### PROBLEM DESCRIPTION
Reproduce the records below exactly as they appear.

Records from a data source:
____
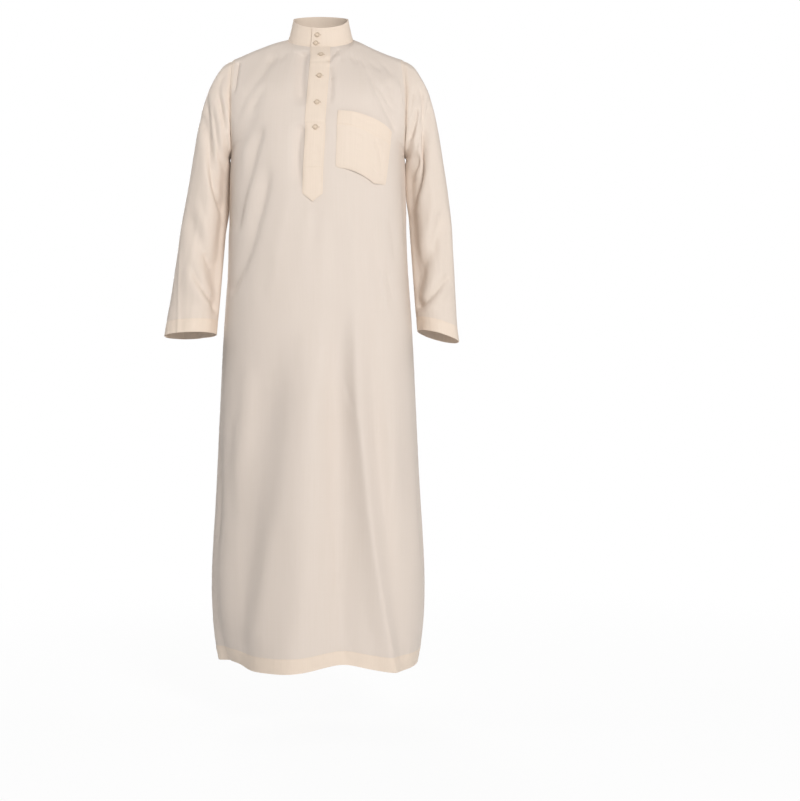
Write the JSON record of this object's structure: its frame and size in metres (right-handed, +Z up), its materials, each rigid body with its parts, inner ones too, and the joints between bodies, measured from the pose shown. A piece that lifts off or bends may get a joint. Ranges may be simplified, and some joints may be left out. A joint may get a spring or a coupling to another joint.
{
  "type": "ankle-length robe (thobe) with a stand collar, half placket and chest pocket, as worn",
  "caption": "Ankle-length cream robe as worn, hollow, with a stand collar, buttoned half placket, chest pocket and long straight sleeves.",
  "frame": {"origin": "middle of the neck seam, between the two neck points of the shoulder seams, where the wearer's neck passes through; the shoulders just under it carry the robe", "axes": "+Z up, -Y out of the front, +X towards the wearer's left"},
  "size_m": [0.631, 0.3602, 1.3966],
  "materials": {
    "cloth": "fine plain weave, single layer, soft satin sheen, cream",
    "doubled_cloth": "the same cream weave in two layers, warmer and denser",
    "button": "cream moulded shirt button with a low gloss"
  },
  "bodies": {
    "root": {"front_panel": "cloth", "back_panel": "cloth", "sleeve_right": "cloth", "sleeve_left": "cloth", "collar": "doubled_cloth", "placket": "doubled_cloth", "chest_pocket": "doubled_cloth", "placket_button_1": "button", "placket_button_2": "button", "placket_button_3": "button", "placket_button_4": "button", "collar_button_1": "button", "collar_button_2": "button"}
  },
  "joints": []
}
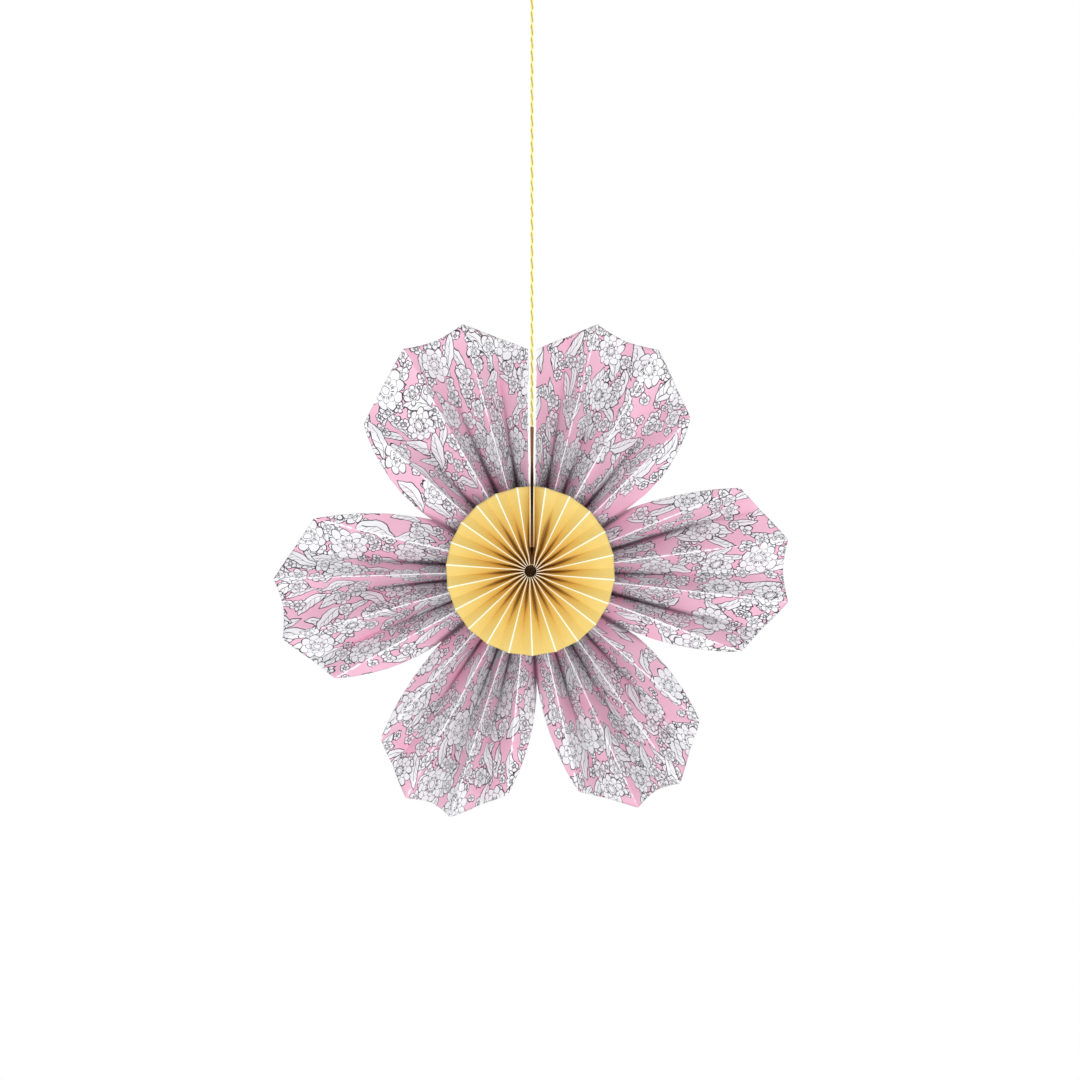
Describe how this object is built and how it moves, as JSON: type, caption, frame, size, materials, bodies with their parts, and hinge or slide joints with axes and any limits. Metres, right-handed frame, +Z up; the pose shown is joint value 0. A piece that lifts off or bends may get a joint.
____
### OUTPUT FOR THIS EXERCISE
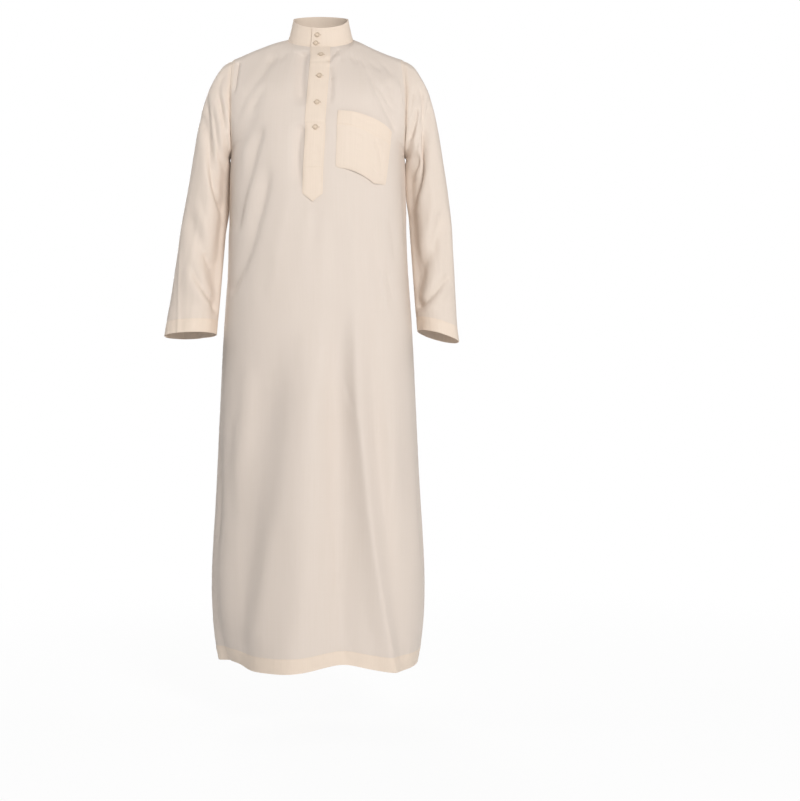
Write the JSON record of this object's structure: its frame and size in metres (right-handed, +Z up), its materials, each rigid body with its parts, inner ones too, and the joints between bodies, measured from the pose shown. A piece that lifts off or bends may get a joint. Ranges may be simplified, and some joints may be left out. A joint may get a spring or a coupling to another joint.
{
  "type": "ankle-length robe (thobe) with a stand collar, half placket and chest pocket, as worn",
  "caption": "Ankle-length cream robe as worn, hollow, with a stand collar, buttoned half placket, chest pocket and long straight sleeves.",
  "frame": {"origin": "middle of the neck seam, between the two neck points of the shoulder seams, where the wearer's neck passes through; the shoulders just under it carry the robe", "axes": "+Z up, -Y out of the front, +X towards the wearer's left"},
  "size_m": [0.631, 0.3602, 1.3966],
  "materials": {
    "cloth": "fine plain weave, single layer, soft satin sheen, cream",
    "doubled_cloth": "the same cream weave in two layers, warmer and denser",
    "button": "cream moulded shirt button with a low gloss"
  },
  "bodies": {
    "root": {"front_panel": "cloth", "back_panel": "cloth", "sleeve_right": "cloth", "sleeve_left": "cloth", "collar": "doubled_cloth", "placket": "doubled_cloth", "chest_pocket": "doubled_cloth", "placket_button_1": "button", "placket_button_2": "button", "placket_button_3": "button", "placket_button_4": "button", "collar_button_1": "button", "collar_button_2": "button"}
  },
  "joints": []
}
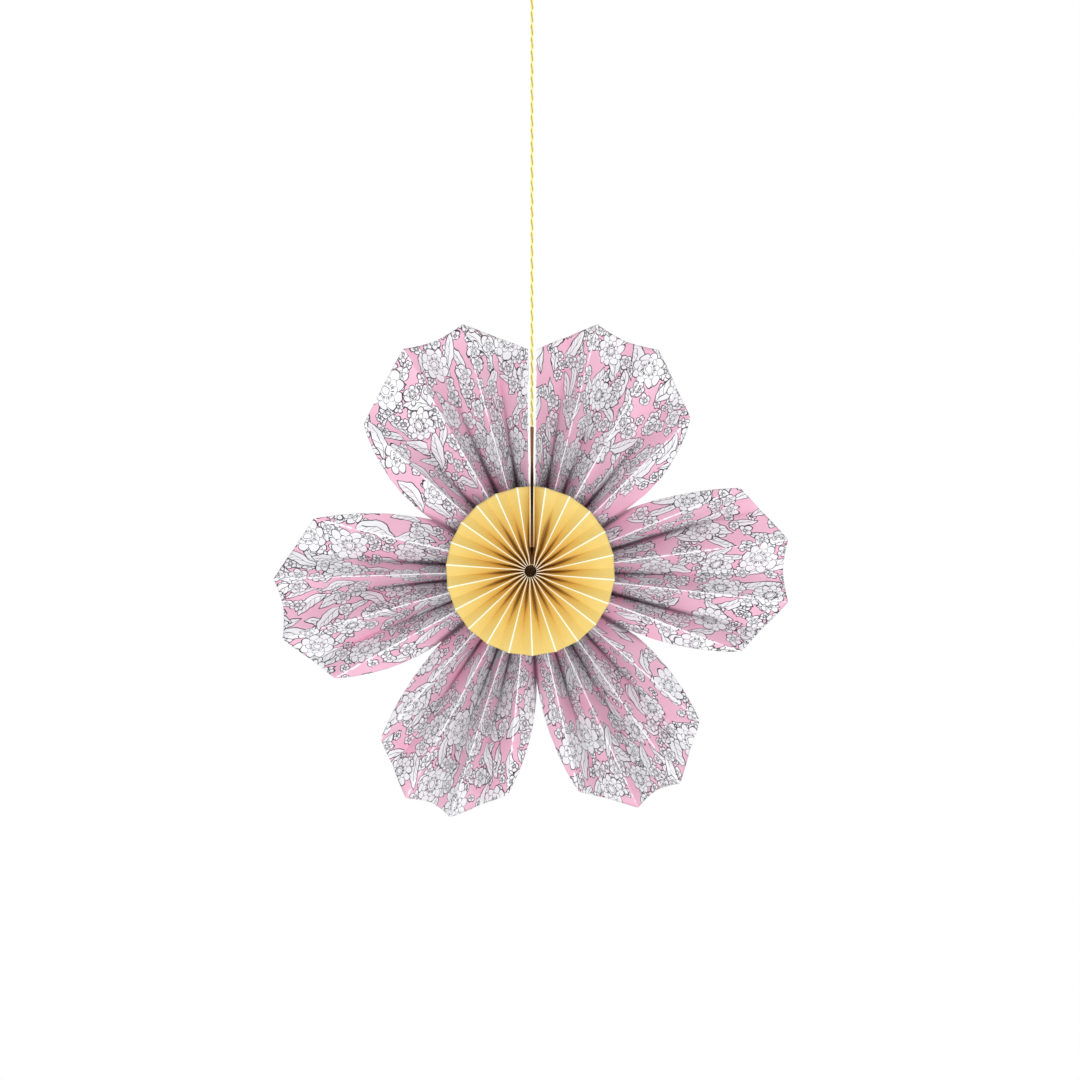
Describe how this object is built and how it moves, as JSON: type, caption, frame, size, materials, bodies with their parts, and hinge or slide joints with axes and any limits. Metres, right-handed frame, +Z up; the pose shown is joint value 0. A piece that lifts off or bends may get a joint.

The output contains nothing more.